Should You Pay Off Your HELOC Faster?
Generally, yes — but it depends on your full financial picture.
Paying down your HELOC quickly saves significant interest and reduces your exposure to rate increases. Because HELOCs are variable-rate products, a rising prime rate will increase your payment regardless of your payoff timeline. The faster you're out of the balance, the less that risk matters.
That said, not everyone should prioritize HELOC payoff above everything else. If you're carrying high-interest credit card debt (often 20%+), tackling that first makes mathematical sense. And if your HELOC rate is relatively low compared to potential investment returns, there's a reasonable argument for a measured payoff pace rather than an aggressive one.

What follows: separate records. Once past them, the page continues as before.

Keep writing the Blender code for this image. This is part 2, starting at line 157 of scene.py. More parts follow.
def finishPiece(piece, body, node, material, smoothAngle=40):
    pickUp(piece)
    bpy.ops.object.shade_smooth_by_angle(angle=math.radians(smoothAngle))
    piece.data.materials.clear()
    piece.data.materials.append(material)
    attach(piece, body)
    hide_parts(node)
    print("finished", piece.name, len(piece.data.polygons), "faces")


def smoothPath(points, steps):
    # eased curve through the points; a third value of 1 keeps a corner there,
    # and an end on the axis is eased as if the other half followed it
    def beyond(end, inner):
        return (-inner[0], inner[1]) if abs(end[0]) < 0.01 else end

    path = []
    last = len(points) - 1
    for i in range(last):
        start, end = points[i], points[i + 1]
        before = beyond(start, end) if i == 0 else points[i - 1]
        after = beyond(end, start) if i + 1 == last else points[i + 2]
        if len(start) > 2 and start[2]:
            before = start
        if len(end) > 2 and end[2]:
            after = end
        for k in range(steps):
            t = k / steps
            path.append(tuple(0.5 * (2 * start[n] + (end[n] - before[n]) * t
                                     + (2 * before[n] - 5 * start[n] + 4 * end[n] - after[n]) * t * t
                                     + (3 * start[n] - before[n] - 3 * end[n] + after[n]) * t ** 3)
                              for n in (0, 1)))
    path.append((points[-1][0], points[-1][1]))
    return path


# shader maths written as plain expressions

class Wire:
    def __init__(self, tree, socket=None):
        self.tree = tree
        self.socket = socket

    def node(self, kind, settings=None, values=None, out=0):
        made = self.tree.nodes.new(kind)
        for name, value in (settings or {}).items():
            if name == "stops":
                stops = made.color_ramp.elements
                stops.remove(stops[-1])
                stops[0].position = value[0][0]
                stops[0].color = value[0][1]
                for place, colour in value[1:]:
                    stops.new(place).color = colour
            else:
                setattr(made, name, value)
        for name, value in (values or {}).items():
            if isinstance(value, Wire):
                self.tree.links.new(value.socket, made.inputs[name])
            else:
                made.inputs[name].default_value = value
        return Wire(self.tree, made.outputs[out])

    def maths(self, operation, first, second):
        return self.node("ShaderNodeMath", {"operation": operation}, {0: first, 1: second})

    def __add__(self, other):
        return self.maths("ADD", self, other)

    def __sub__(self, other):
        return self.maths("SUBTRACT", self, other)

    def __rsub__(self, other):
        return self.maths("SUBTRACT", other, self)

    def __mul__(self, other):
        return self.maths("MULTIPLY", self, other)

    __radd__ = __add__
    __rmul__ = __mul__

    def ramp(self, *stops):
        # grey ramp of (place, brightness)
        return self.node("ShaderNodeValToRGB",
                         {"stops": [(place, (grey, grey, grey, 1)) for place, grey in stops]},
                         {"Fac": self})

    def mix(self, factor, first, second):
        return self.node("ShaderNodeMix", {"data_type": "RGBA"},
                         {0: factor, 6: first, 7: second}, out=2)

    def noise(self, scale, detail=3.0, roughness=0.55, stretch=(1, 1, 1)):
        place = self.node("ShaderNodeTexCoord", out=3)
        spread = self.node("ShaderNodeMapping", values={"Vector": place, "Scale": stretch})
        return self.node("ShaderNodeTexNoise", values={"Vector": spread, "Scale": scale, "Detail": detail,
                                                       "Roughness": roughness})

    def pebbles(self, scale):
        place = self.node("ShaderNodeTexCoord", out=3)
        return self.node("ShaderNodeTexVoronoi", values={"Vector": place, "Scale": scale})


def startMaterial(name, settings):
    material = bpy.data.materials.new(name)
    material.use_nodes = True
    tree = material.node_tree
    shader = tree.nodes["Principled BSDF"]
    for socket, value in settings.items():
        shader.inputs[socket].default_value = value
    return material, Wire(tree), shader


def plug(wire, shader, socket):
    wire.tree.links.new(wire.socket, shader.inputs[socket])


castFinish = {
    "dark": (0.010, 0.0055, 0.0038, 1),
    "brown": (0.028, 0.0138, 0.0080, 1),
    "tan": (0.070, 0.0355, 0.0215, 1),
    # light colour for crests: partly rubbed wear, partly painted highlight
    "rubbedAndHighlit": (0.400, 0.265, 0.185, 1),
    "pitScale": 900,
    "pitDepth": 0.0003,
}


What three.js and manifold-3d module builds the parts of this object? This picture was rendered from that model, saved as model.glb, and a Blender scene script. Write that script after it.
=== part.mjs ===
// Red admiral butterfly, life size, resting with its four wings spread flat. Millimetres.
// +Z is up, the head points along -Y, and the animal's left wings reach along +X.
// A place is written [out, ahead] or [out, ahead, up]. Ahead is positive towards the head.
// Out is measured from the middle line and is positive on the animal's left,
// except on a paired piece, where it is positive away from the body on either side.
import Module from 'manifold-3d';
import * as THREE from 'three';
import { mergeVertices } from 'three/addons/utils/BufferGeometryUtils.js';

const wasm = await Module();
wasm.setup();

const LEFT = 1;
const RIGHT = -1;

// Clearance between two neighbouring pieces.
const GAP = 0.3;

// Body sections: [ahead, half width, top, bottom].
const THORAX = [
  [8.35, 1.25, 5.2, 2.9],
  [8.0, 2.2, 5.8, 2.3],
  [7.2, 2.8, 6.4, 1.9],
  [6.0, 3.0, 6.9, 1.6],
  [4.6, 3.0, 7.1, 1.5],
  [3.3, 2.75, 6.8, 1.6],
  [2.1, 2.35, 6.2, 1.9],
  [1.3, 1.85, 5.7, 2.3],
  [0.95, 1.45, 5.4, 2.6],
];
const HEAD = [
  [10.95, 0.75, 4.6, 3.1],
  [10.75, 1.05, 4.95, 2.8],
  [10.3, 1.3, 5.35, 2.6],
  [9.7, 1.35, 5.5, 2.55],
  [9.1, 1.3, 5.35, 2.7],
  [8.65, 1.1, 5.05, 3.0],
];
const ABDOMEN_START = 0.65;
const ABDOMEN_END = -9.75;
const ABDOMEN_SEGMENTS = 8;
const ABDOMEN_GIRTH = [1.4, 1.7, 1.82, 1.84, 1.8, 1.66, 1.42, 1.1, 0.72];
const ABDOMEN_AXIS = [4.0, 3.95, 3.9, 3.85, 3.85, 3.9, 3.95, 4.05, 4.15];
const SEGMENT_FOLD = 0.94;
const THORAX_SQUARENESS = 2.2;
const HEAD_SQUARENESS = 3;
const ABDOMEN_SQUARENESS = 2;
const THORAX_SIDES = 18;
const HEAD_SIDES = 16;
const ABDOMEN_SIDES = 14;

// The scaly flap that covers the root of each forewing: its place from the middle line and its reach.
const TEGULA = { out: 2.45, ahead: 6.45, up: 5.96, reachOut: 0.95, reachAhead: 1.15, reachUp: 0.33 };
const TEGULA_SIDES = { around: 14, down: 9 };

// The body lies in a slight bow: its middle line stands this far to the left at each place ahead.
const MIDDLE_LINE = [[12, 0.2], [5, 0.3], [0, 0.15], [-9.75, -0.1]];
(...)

A practical approach: look at the Payoff Scenarios chart and find the highest monthly payment that doesn't create cash flow stress or require you to deplete your emergency fund. That's your target — aggressive but sustainable.
Annual Fees and Extra Monthly Charges: Why Include Them
It might seem minor, but these costs have a real impact on what you're actually paying each month. A HELOC with a $75 annual fee and $25 in monthly charges adds $100/month to your costs — which, over 5 years, means you'll pay $6,000 more than a pure principal-and-interest calculation would show.
Including these figures gives you an accurate monthly budget number, not just an amortization estimate. When comparing payoff timelines, knowing your true monthly cost is what determines which scenario is actually affordable for you.